The late 1980s also saw the use of amplitude data develop as an alternative. Using equations of energy partitioning, we began relating changes in amplitude as a function of distance from source to receiver (or offset) to changes in fluid type. Depending on the circumstances, we observed that seismic amplitudes either increase or decrease according to the fluid content. This type of HCI is called amplitude versus offset, or simply AVO. Using this method, the problems of discrimination shown in Figure 10 and Figure 11 could possibly be resolved.
View of the 1990s and beyond: the 3-D explosion
We may now consider making "ties" between seismic data and the subsurface as we know it from wellbore observations and measurements. There are many aspects to such an objective. One obvious one is the initial issue of imaging seismic data most effectively. We must also examine how we may best use such displays. Currently, we are experiencing an explosion in seismic technology in the form of 3-D data. This new technology, along with advances in computer workstations, is forcing us to learn new ways to operate, process and interpret seismic information. It is important to clearly appreciate the relationship of 3-D technology to 2-D methods. Fortunately, this is a simple matter, and involves only a straightforward extension of 2-D technology.
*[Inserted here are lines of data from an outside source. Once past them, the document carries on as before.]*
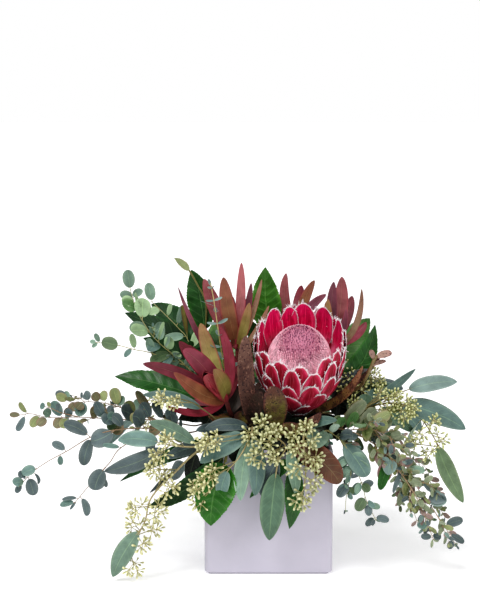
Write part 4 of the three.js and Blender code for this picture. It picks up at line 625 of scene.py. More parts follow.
def add_piece(name, groups, material, slot, *nodes):
    """A piece that rides on the object's one body and stands for the CAD nodes."""
    piece = placed(name, make_mesh(name, groups))
    piece.data.materials.append(material)
    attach(piece, "root")
    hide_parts(*nodes)


# ---- rods ----
class Curve:
    """The smooth curve through points, read by share of its length. Between two points it is the cubic whose
    slope at each is half the way from the point before it to the point after it, and the ends are extended
    straight."""

    FINE = 24

    def __init__(self, points):
        p = np.array(points, float)
        p = np.vstack([2 * p[0] - p[1], p, 2 * p[-1] - p[-2]])
        t = np.linspace(0, 1, self.FINE, endpoint=False)[:, None]
        p0, p1, p2, p3 = (p[i : len(p) - 3 + i, None] for i in range(4))
        m1, m2 = (p2 - p0) / 2, (p3 - p1) / 2
        piece = (2 * t**3 - 3 * t**2 + 1) * p1 + (t**3 - 2 * t**2 + t) * m1
        piece = piece + (3 * t**2 - 2 * t**3) * p2 + (t**3 - t**2) * m2
        self.line = np.vstack([piece.reshape(-1, 3), p[-2]])
        reach = np.r_[0, np.cumsum(np.linalg.norm(np.diff(self.line, axis=0), axis=1))]
        self.length = reach[-1]
        self.share = reach / reach[-1]

    def at(self, share):
        """The places at shares of the length."""
        share = np.asarray(share, float)
        return np.stack([np.interp(share, self.share, self.line[:, i]) for i in range(3)], -1)

    def along(self, share):
        """The direction at a share of the length."""
        share = np.asarray(share, float)
        return unit(self.at(np.minimum(share + 0.01, 1)) - self.at(np.maximum(share - 0.01, 0)))


def rods(paths, radii, sides, colour):
    """Round rods along paths (n, steps, 3) with radii (n, steps): circles square to the path, measured
    from the axis of the room that is squarest to the whole path, closed at both ends."""
    ahead = unit(np.gradient(paths, axis=1))
    lean = np.abs(ahead).max(1)
    square = np.eye(3)[lean.argmin(1)][:, None]
    u = unit(np.cross(ahead, square))
    v = np.cross(ahead, u)
    turn = TURN * np.arange(sides) / sides
    circle = u[:, :, None] * np.cos(turn)[:, None] + v[:, :, None] * np.sin(turn)[:, None]
    rings = paths[:, :, None] + circle * radii[:, :, None, None]
    steps = paths.shape[1]
    uv = np.stack(np.broadcast_arrays(np.arange(steps)[:, None] / steps, turn / TURN), -1).reshape(-1, 2)
    points = closed(paths[:, 0], rings, paths[:, -1])
    return Grids(points, steps, sides, colour, np.vstack([[0, 0], uv, [1, 0]]))


# ---- blades ----
def outline(form, u):
    """Share of the full width at u along the blade: a lens that is widest at the form's peak."""
    peak, full = form["peak"], form["full"]
    u = np.clip(u, 0, 1)
    lens = (u**peak * (1 - u) ** (1 - peak)) / (peak**peak * (1 - peak) ** (1 - peak))
    return lens**full


def facing(line, face, roll):
    """The facing vector made square to the leaf's line and rolled about it by roll degrees."""
    line = unit(line)
    f = face - line * dot(face, line)
    up = np.array([0, 0, 1.0])
    f = np.where(np.linalg.norm(f, axis=-1, keepdims=True) < 0.15, up - line * dot(line, up), f)
    return rotated(unit(f), line, np.radians(roll)[..., None])


def blade_points(form, leaf, u, a, up):
    """Points of n leaves at places (u, a, up), each an array of k: u along the leaf, a across from -1 to
    1, up from the middle of its thickness. The midrib is the quadratic curve from base to tip whose
    middle is moved by bow. The half width is the outline's share of the width, with a saw's teeth at the
    rim. The lift off the midrib's plane is fold |a|^1.5 + cup a^2 + wave |a|^1.6 sin(waves u) half
    widths, the quilting between veins, and the thickness, which thins with the root of the width where
    the blade is narrow."""
    base, tip, bow = (leaf[key][:, None] for key in ("base", "tip", "bow"))
    middle = (base + tip) / 2 + 2 * bow
    u3, a3 = u[None, :, None], a[None, :, None]
    point = (1 - u3) ** 2 * base + 2 * u3 * (1 - u3) * middle + u3**2 * tip
    tangent = unit(2 * (1 - u3) * (middle - base) + 2 * u3 * (tip - middle))
    f = facing(leaf["tip"] - leaf["base"], leaf["face"], leaf["roll"])[:, None]
    side = unit(np.cross(tangent, f))
    normal = np.cross(side, tangent)
    stalk = form.get("stalk", 0)
    leafy = (u3 - stalk) / (1 - stalk)
    half = outline(form, leafy) * leaf["width"][:, None, None] / 2
    teeth = form.get("teeth", 0)
    if teeth:
        saw = (leafy * form["rows"] / TOOTH_ROWS) % 1
        half = half * (1 + teeth * (saw - 0.5) * 2 * np.abs(a3) ** 3)
    draw = leaf["draw"][:, None, None]
    wave, waves = form["wave"]
    swing = np.sin(TURN * (waves * leafy + draw) + np.sign(a3))
    lift = form.get("fold", 0) * (np.abs(a3) ** 1.5) + form.get("cup", 0) * a3**2 * (0.6 + 0.8 * draw)
    lift = (lift + wave * swing * np.abs(a3) ** 1.6) * half
    between = np.cos(TURN * (leafy * VEINS - np.abs(a3) * VEIN_SLANT))
    quilt = between * np.sin(np.pi * np.abs(a3)) * np.sin(np.pi * leafy)
    lift = lift + form.get("quilt", 0) * leaf["width"][:, None, None] * quilt
    full = np.sqrt(np.clip(half * 2 / FULL_WIDTH, 0, 1))
    lift = lift + form["thick"] / 2 * up[None, :, None] * blend(THINNEST, 1, full)
    return point + side * a3 * half + normal * lift, side, tangent, normal


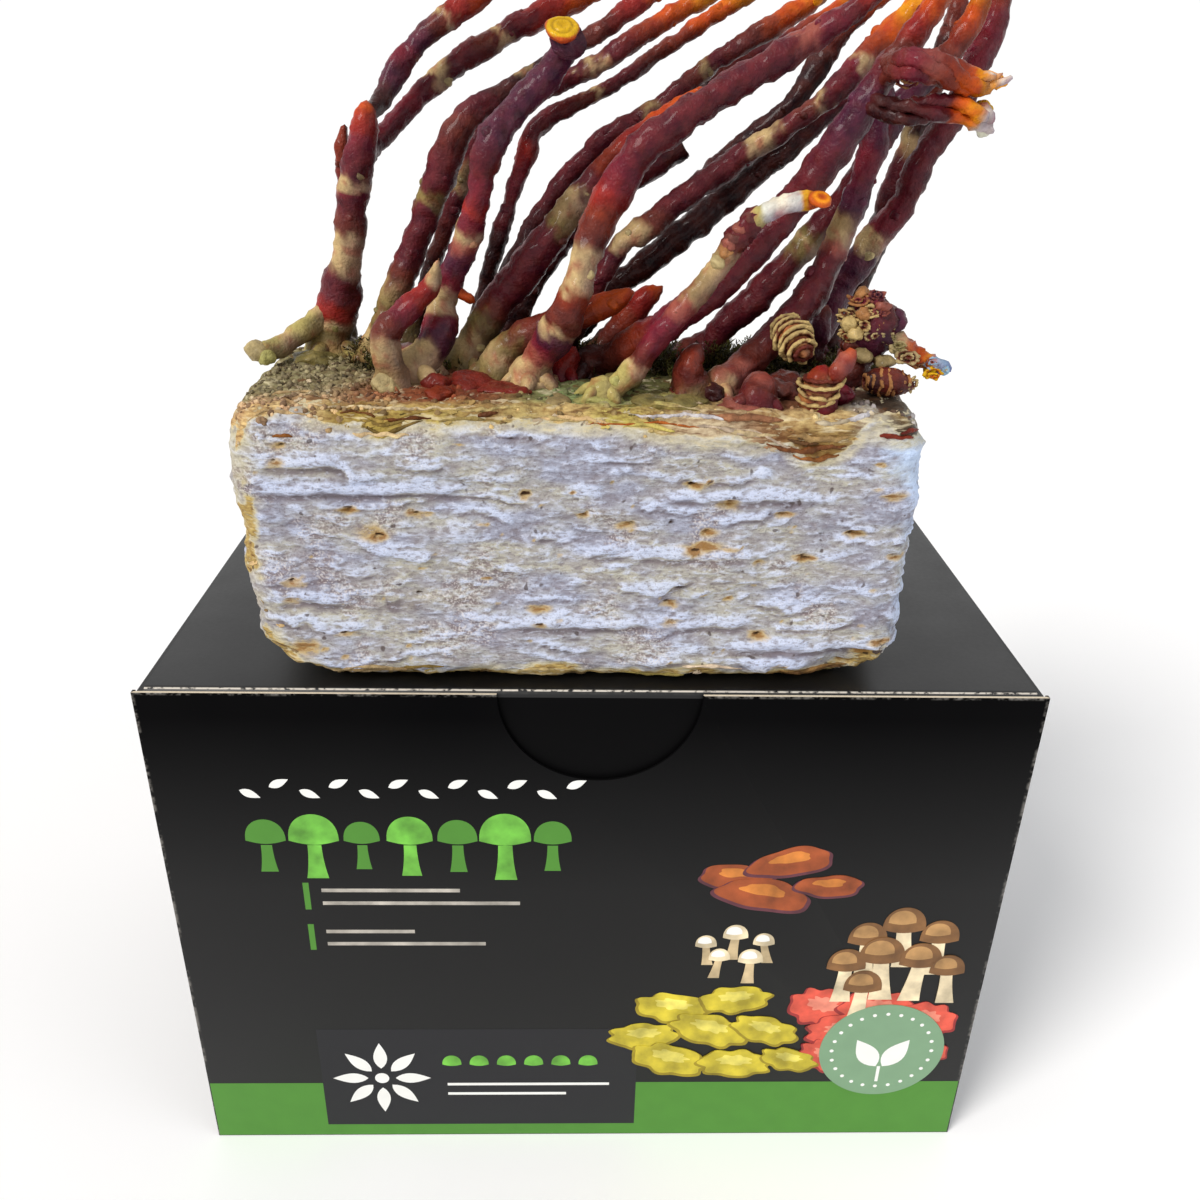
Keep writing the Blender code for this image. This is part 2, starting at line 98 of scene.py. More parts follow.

At the same time, we must clearly define (even on a global basis) the geological relationships between lithology and their characteristic reflections. Also, we must carefully scrutinize the models we employ and the theoretical equations on which we rely. We have already seen major discrepancies between such models and the behavior they predict (for example the prediction of the presence or absence of multiple reflections and the ability to predict seismic amplitude levels). If there is to be real progress, we cannot tolerate blind spots of such basic importance.
Just as the early 1990s brought us to new high resolution in the horizontal domain in the form of 3-D seismic, we will see new revolutions in the vertical domain in the late 1990s. At that time, no longer will a 2 ms sample rate and 20 ft resolution be the norm, but we will routinely see 0.1 ms data and 1 ft vertical resolution.